Paper short abstract:
Internet is a popular entry to reflect on 'change'. But attention to ontological premises and epistemological issues entailed in such reflection has been relatively modest. The paper suggests lived complexity presents a challenge in its own right in this regard which must be empirically confronted.
Paper long abstract:
Internet and 'information technologies' more widely (IT for short) have come to inspire a wealth of imagining and research in terms change. Recent approaches have down-scaled from the revolutionary mindset of the 1990's, raised issues of context, and questioned notions of virtuality and related epithetic neologisms (e.g. in terms of e- and cyber-). But basic ontological premises and epistemological issues entailed in approaching matters of change still only receive superficial attention. The aim of this paper is to afford these dimensions of studying change in contexts of IT engagement more explicit and sustained analytical and empirical attention.
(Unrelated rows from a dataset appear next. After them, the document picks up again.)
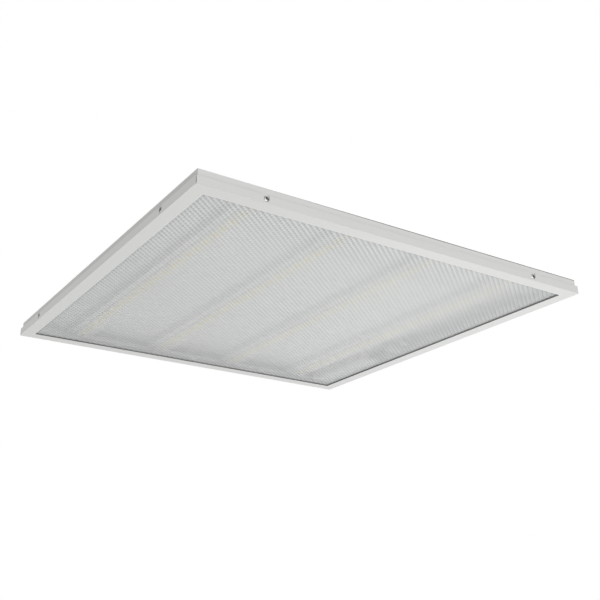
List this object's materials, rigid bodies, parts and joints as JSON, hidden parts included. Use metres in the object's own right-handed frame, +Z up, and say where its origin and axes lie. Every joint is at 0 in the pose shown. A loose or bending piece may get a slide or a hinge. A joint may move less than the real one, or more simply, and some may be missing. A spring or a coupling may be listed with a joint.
{
  "type": "recessed troffer light",
  "caption": "Square lay-in LED troffer light with a flat bezel frame, prismatic diffuser, shallow pressed tray, LED strips, driver and supply terminal inside.",
  "frame": {"origin": "middle of the bezel's lower face, which rests on the ceiling grid", "axes": "+Z up into the ceiling void; the LED strips run along Y; the driver and the supply entry are on the +X side, the driver towards +Y"},
  "size_m": [0.595, 0.595, 0.022],
  "materials": {
    "bezel_paint": "satin powder coat",
    "prismatic_sheet": "clear prismatic polystyrene, diamond lattice",
    "tray_paint": "satin powder coat",
    "zinc_screw": "bright zinc plate",
    "board_white": "white solder mask over aluminium",
    "led_phosphor": "yellow phosphor in a white package",
    "white_nylon": "moulded nylon",
    "connector_plastic": "moulded plastic",
    "wire_black": "insulation",
    "wire_red": "insulation",
    "driver_case": "fine spark-eroded texture",
    "circuit_board": "solder mask",
    "driver_plug": "moulded plastic",
    "ferrite": "sintered ferrite",
    "capacitor_sleeve": "shrink sleeve",
    "bare_aluminium": "mill finish",
    "terminal_plastic": "moulded plastic",
    "spring_steel": "bright",
    "button_plastic": "moulded plastic",
    "wire_brown": "insulation",
    "wire_blue": "insulation",
    "wire_green_yellow": "striped insulation",
    "brass": "tinned crimp",
    "grommet_rubber": "moulded",
    "clamp_nylon": "moulded nylon"
  },
  "bodies": {
    "housing": {"tray": "tray_paint", "frame_screws_1": "zinc_screw", "frame_screws_2": "zinc_screw", "frame_screws_3": "zinc_screw", "frame_screws_4": "zinc_screw", "led_strip_1": "board_white", "led_strip_2": "board_white", "led_strip_3": "board_white", "led_strip_4": "board_white", "leds_1": "led_phosphor", "leds_2": "led_phosphor", "leds_3": "led_phosphor", "leds_4": "led_phosphor", "strip_rivets_1": "white_nylon", "strip_rivets_2": "white_nylon", "strip_rivets_3": "white_nylon", "strip_rivets_4": "white_nylon", "cable_clips": "white_nylon", "strip_connectors_1": "connector_plastic", "strip_connectors_2": "connector_plastic", "strip_connectors_3": "connector_plastic", "strip_connectors_4": "connector_plastic", "jumper_minus_1": "wire_black", "jumper_minus_2": "wire_black", "jumper_minus_3": "wire_black", "output_minus": "wire_black", "jumper_plus_1": "wire_red", "jumper_plus_2": "wire_red", "jumper_plus_3": "wire_red", "output_plus": "wire_red", "driver_base": "driver_case", "driver_cover": "driver_case", "driver_board": "circuit_board", "driver_input": "driver_plug", "driver_output": "driver_plug", "driver_transformer": "ferrite", "driver_choke": "ferrite", "driver_capacitors": "capacitor_sleeve", "driver_heatsink": "bare_aluminium", "driver_screws": "zinc_screw", "terminal_screws": "zinc_screw", "clamp_screws": "zinc_screw", "earth_stud": "zinc_screw", "earth_nut": "zinc_screw", "terminal_block": "terminal_plastic", "terminal_clamps": "spring_steel", "live_lead": "wire_brown", "neutral_lead": "wire_blue", "earth_lead": "wire_green_yellow", "earth_ring": "brass", "cable_grommet": "grommet_rubber", "cable_clamp": "clamp_nylon"},
    "bezel": {"bezel_frame": "bezel_paint", "diffuser": "prismatic_sheet"},
    "live_button": {"button_live": "button_plastic"},
    "neutral_button": {"button_neutral": "button_plastic"},
    "earth_button": {"button_earth": "button_plastic"}
  },
  "joints": [
    {"name": "bezel_drop", "type": "slide", "parent": "housing", "child": "bezel", "axis": [0, 0, -1], "range_m": [0, 0.04]},
    {"name": "live_release", "type": "slide", "parent": "housing", "child": "live_button", "axis": [0, 0, 1], "range_m": [0, 0.0015], "stiffness_N_per_m": 400, "springref_m": -0.001},
    {"name": "neutral_release", "type": "slide", "parent": "housing", "child": "neutral_button", "axis": [0, 0, 1], "range_m": [0, 0.0015], "stiffness_N_per_m": 400, "springref_m": -0.001},
    {"name": "earth_release", "type": "slide", "parent": "housing", "child": "earth_button", "axis": [0, 0, 1], "range_m": [0, 0.0015], "stiffness_N_per_m": 400, "springref_m": -0.001}
  ]
}
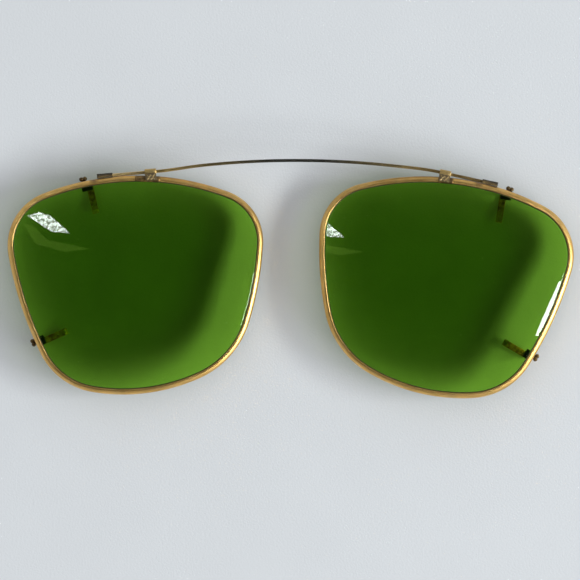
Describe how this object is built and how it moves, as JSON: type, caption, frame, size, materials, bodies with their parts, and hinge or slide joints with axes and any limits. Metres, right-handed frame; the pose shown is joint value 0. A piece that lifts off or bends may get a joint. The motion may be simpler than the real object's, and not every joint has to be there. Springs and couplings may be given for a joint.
{
  "type": "clip on sunglasses",
  "caption": "Pair of curved green glass lenses in gold filled rims, joined by a thin bowed bridge spring, with bent hooks behind that grip a pair of spectacles.",
  "frame": {"origin": "middle of the footprint, on the plane that the four hooks rest on", "axes": "+X to the right seen from the front of the lenses, +Y from the lenses to the bridge spring, +Z out of the lens fronts"},
  "size_m": [0.111, 0.0468, 0.0096],
  "materials": {
    "gold_filled_rim": "satin, worn gold filled wire",
    "green_glass": "polished green mineral glass",
    "spring_strip": "satin, darkened, brassy towards the ends",
    "tarnished_brass": "satin, tarnished, with dark hollows",
    "hook_strip": "satin, worn",
    "dark_solder": "matt, darkened brass and solder"
  },
  "bodies": {
    "bridge": {"bridge_spring": "spring_strip"},
    "left_lens": {"rim_left": "gold_filled_rim", "lens_left": "green_glass", "guide_loop_left": "tarnished_brass", "loop_saddle_left": "dark_solder", "end_block_left": "dark_solder", "upper_hook_left": "hook_strip", "lower_hook_left": "hook_strip", "upper_hook_foot_left": "dark_solder", "lower_hook_foot_left": "dark_solder"},
    "right_lens": {"rim_right": "gold_filled_rim", "lens_right": "green_glass", "guide_loop_right": "tarnished_brass", "loop_saddle_right": "dark_solder", "end_block_right": "dark_solder", "upper_hook_right": "hook_strip", "lower_hook_right": "hook_strip", "upper_hook_foot_right": "dark_solder", "lower_hook_foot_right": "dark_solder"}
  },
  "joints": [
    {"name": "left_flex", "type": "hinge", "parent": "bridge", "child": "left_lens", "pos_m": [-0.01251, 0.02258, 0.006], "axis": [0, 0, -1], "range_deg": [-3, 8], "deforming": ["bridge_spring"]},
    {"name": "right_flex", "type": "hinge", "parent": "bridge", "child": "right_lens", "pos_m": [0.01527, 0.02258, 0.006], "axis": [0, 0, 1], "range_deg": [-3, 8], "deforming": ["bridge_spring"]}
  ],
  "couplings": [
    {"joint": "right_flex", "follows": "left_flex", "ratio": 1}
  ]
}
The paper presents material from 16 months of anthropological fieldwork among people who variously work from their homes in a Danish country-side village by aid of an internet connection, a practice commonly known as 'telework'. It suggests that the kinds of complexities and concomitant incongruences and uncertainties experienced among people here, which foster practices of telework, are features of social practice more widely. The paper argues that such lived complexities in their own right remain a challenge to thinking about cultural reproduction and change that must be confronted in order to move empirical research and analytical thought about IT and change forward.
The paper suggests that flexibilities as practiced among teleworkers may be seen as variants of 'flexibilities' practiced more widely in the course of living complex lives. While the notion of flexibility is a recent fashion (e.g. expounded by the sociologist Richard Sennett), earlier anthropologies focused on (e.g.) conflict and change find ressonance with the suggested wider analytical application of the concept. The paper argues that what has changed for teleworkers in the first instance is the means available for practicing flexibility in this expanded sense. In the course of such practices, culture may change incrementally, as an integral feature to unfolding cultural process. ITs are novel and symbolically potent means, but neither cultural complexity nor change, nor practices of flexibility per se, are exceptional or new. In the context of telework this perspective may explain why this practice of work should be so readily embraced (and also rejected again) in the shape of INFORMAL practices - an empirical fact which has largely escaped analysts of telework, and 'flexible work' more widely.